Occasionally you hear testimonies of those who walk away from the wreckage of a plane crash or who escape a mass killing and who describe their escape as a miracle. These survivors no doubt see themselves as the inheritors of the promised protection and chosen by God (v. 7) but such claims raise unnerving questions about all those who perished alongside them. Were those who died less loved by God? Did God not have a plan for their lives? Anyone who thinks this Psalm gives blanket insurance against suffering obviously hasn’t being paying attention to what they’ve been reading in the Psalter so far!

It is perhaps telling that it is this Psalm that is found on the lips of Satan when he tempted Christ to jump from the Temple. Yes, it is important to know the Bible but it is equally important to know that scripture can be twisted, and sadly there have been many occasions of that happening throughout the centuries and still today.

It is clear from everyday life that those who walk closely with God, who trust in him and try to do his will are not given any immunity from suffering. We know that from our experience. We should also know it from the Bible. Faithful women and men in both the Old Testament and the New Testament shared in the normal pains of living in a fallen world and suffered and, in addition to that, they faced rejection because of their faith.

Hebrews 11 speaks of those ‘who through faith conquered kingdoms, administered justice, and gained what was promised; who shut the mouths of lions, quenched the fury of the flames, and escaped the edge of the sword’ but in the same chapter there is a recognition that ‘there were others who were tortured…faced jeers and flogging, chains and imprisonment…were put to death…(were) destitute, persecuted and mistreated.’

The anonymous writer adds, ‘none of them received what had been promised’ (Hebrews 11:39). Ultimate protection and rescue belongs to the future, to the day when Christ will return to transform this world into a new earth, where justice will rule (2 Peter 3:13). That isn’t wishful thinking or pie-in-the-sky-when-you-die but a hope fully anchored in the good news of Christ’s resurrection. Verse 15 speaks of ultimate deliverance, of a time when every tear will be wiped away (Revelation 21:4). We wait for that day, we long for that day, we work for that day but the same verse also tells us that God is with us on the journey. 
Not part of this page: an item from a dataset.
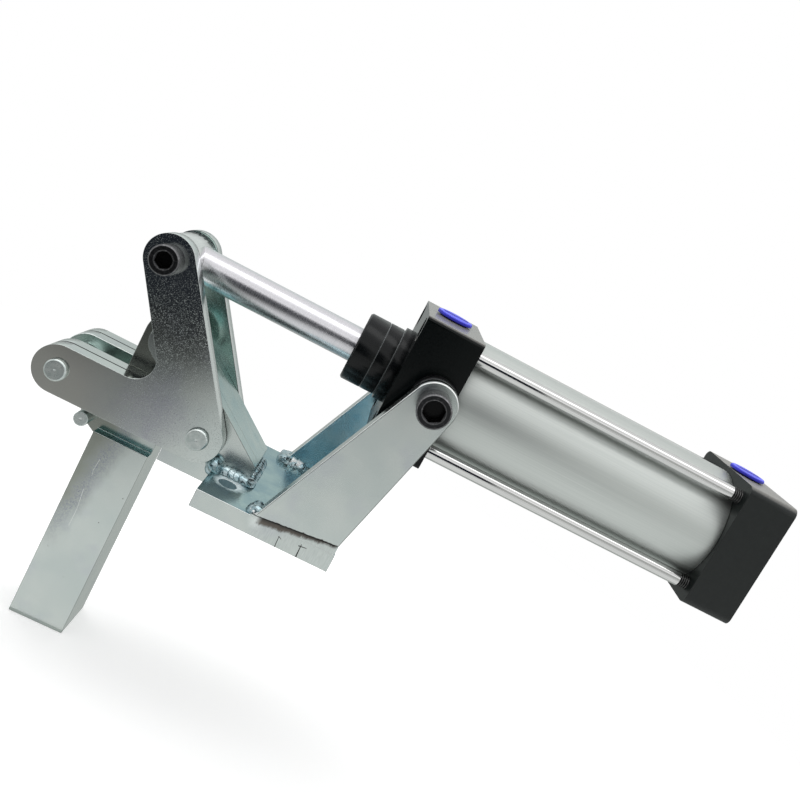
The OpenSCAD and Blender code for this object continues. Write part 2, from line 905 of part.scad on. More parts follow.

It was this knowledge that enabled St Paul to write: ‘We are hard pressed on every side, but not crushed; perplexed, but not in despair; persecuted, but not abandoned; struck down, but not destroyed’ (2 Corinthians 4:8, 9). He knew that Christ had turned down angelic assistance (Matthew 26:53) to go to the cross to defeat our enemies, to conquer death, to save us, to bring us eternal life (v. 16) and, by his Spirit, Christ is ever present with us.